--- Available data ---

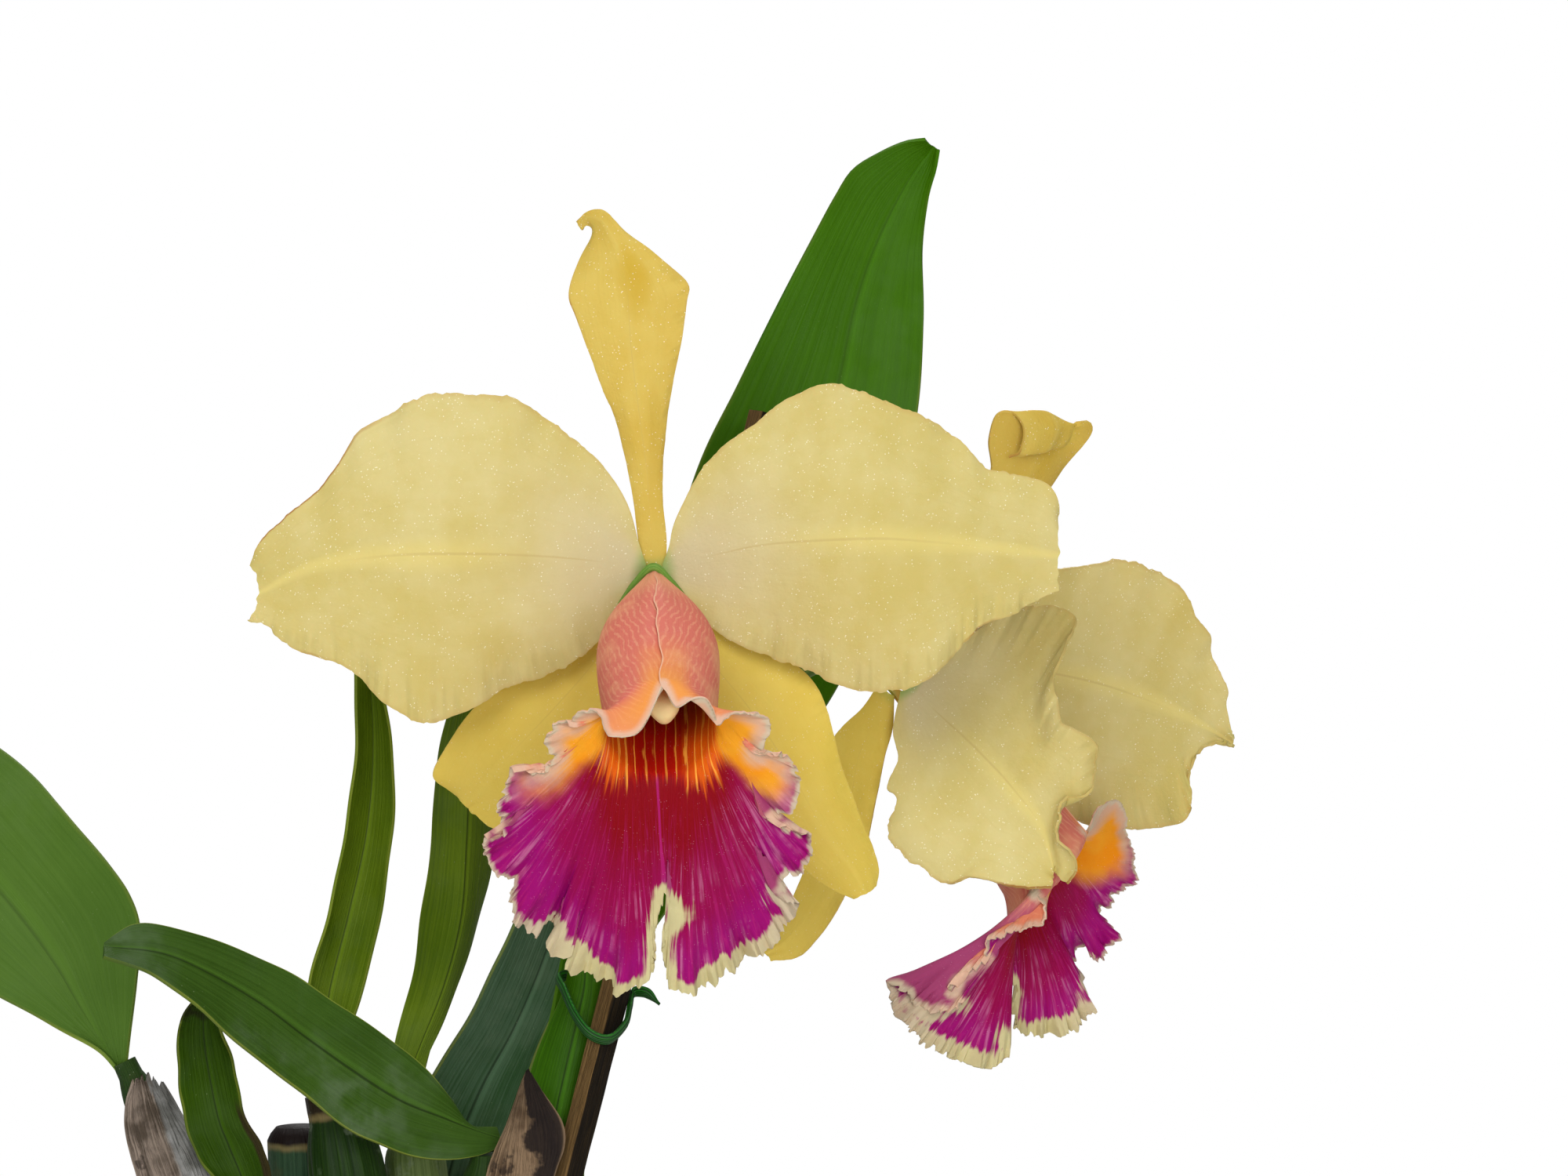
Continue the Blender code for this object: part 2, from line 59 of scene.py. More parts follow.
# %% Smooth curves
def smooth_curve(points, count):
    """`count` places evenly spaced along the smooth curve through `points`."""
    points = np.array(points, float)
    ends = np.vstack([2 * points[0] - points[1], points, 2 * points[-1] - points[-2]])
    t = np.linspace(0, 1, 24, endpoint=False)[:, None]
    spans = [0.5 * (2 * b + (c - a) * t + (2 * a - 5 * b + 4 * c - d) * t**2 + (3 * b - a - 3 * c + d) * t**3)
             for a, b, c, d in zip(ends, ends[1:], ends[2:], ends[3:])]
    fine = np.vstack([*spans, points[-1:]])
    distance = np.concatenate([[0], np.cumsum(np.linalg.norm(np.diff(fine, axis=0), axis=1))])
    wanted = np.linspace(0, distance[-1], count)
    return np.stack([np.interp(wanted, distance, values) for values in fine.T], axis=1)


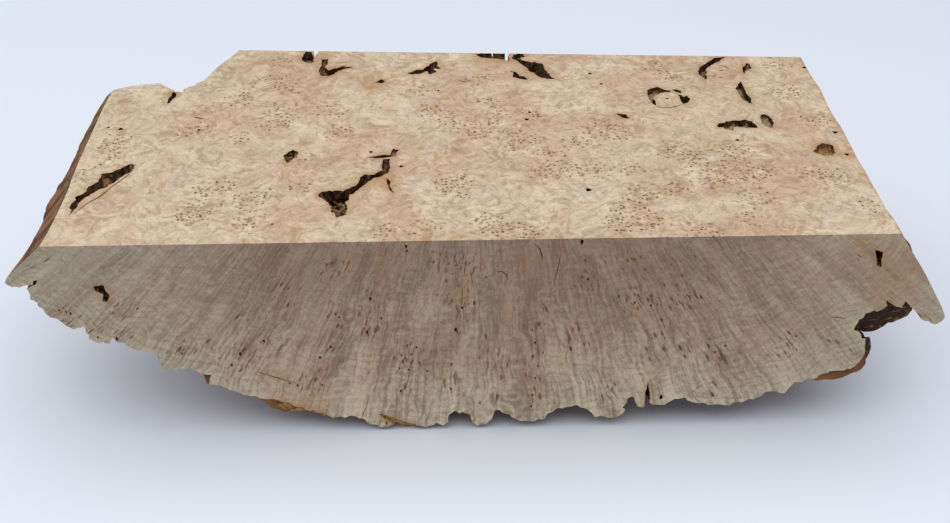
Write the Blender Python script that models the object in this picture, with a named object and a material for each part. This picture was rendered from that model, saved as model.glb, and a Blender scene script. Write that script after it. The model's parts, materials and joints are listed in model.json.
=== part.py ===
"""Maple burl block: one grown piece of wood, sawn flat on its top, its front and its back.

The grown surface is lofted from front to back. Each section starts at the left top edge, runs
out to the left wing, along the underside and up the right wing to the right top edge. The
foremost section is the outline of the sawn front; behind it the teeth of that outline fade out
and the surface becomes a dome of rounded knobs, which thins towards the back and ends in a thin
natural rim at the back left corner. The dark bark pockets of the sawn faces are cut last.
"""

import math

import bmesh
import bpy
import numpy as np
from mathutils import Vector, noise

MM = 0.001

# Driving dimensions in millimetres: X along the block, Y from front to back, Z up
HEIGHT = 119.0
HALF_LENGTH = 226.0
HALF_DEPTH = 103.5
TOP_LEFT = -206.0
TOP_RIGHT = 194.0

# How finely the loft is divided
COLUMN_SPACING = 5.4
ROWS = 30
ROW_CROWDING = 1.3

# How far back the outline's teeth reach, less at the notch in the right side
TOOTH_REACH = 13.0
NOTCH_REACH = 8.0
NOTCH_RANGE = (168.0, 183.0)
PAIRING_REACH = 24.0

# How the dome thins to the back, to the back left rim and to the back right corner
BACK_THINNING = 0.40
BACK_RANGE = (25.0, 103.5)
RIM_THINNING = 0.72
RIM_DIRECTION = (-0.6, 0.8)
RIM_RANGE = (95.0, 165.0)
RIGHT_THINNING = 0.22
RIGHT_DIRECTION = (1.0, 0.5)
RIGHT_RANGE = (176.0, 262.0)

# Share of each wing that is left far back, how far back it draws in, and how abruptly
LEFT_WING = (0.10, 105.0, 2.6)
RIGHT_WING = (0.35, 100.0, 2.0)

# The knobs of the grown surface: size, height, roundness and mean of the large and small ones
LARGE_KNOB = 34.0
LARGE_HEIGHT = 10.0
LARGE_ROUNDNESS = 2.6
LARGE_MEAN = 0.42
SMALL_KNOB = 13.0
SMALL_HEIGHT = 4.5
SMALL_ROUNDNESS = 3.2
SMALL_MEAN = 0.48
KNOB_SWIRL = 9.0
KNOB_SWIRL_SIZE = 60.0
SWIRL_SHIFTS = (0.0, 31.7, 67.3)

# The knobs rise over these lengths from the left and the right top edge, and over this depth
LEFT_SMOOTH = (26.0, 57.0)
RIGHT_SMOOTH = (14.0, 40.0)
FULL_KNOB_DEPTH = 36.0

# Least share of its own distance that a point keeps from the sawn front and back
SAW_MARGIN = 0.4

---

* **Direction**
Return the lines from the line with "Write the Blender" through the line with "RIGHT_RANGE = (176.0, 262.0)", inclusive, exactly as they stand, and nothing else.

* **Expected answer**
Write the Blender Python script that models the object in this picture, with a named object and a material for each part. This picture was rendered from that model, saved as model.glb, and a Blender scene script. Write that script after it. The model's parts, materials and joints are listed in model.json.
=== part.py ===
"""Maple burl block: one grown piece of wood, sawn flat on its top, its front and its back.

The grown surface is lofted from front to back. Each section starts at the left top edge, runs
out to the left wing, along the underside and up the right wing to the right top edge. The
foremost section is the outline of the sawn front; behind it the teeth of that outline fade out
and the surface becomes a dome of rounded knobs, which thins towards the back and ends in a thin
natural rim at the back left corner. The dark bark pockets of the sawn faces are cut last.
"""

import math

import bmesh
import bpy
import numpy as np
from mathutils import Vector, noise

MM = 0.001

# Driving dimensions in millimetres: X along the block, Y from front to back, Z up
HEIGHT = 119.0
HALF_LENGTH = 226.0
HALF_DEPTH = 103.5
TOP_LEFT = -206.0
TOP_RIGHT = 194.0

# How finely the loft is divided
COLUMN_SPACING = 5.4
ROWS = 30
ROW_CROWDING = 1.3

# How far back the outline's teeth reach, less at the notch in the right side
TOOTH_REACH = 13.0
NOTCH_REACH = 8.0
NOTCH_RANGE = (168.0, 183.0)
PAIRING_REACH = 24.0

# How the dome thins to the back, to the back left rim and to the back right corner
BACK_THINNING = 0.40
BACK_RANGE = (25.0, 103.5)
RIM_THINNING = 0.72
RIM_DIRECTION = (-0.6, 0.8)
RIM_RANGE = (95.0, 165.0)
RIGHT_THINNING = 0.22
RIGHT_DIRECTION = (1.0, 0.5)
RIGHT_RANGE = (176.0, 262.0)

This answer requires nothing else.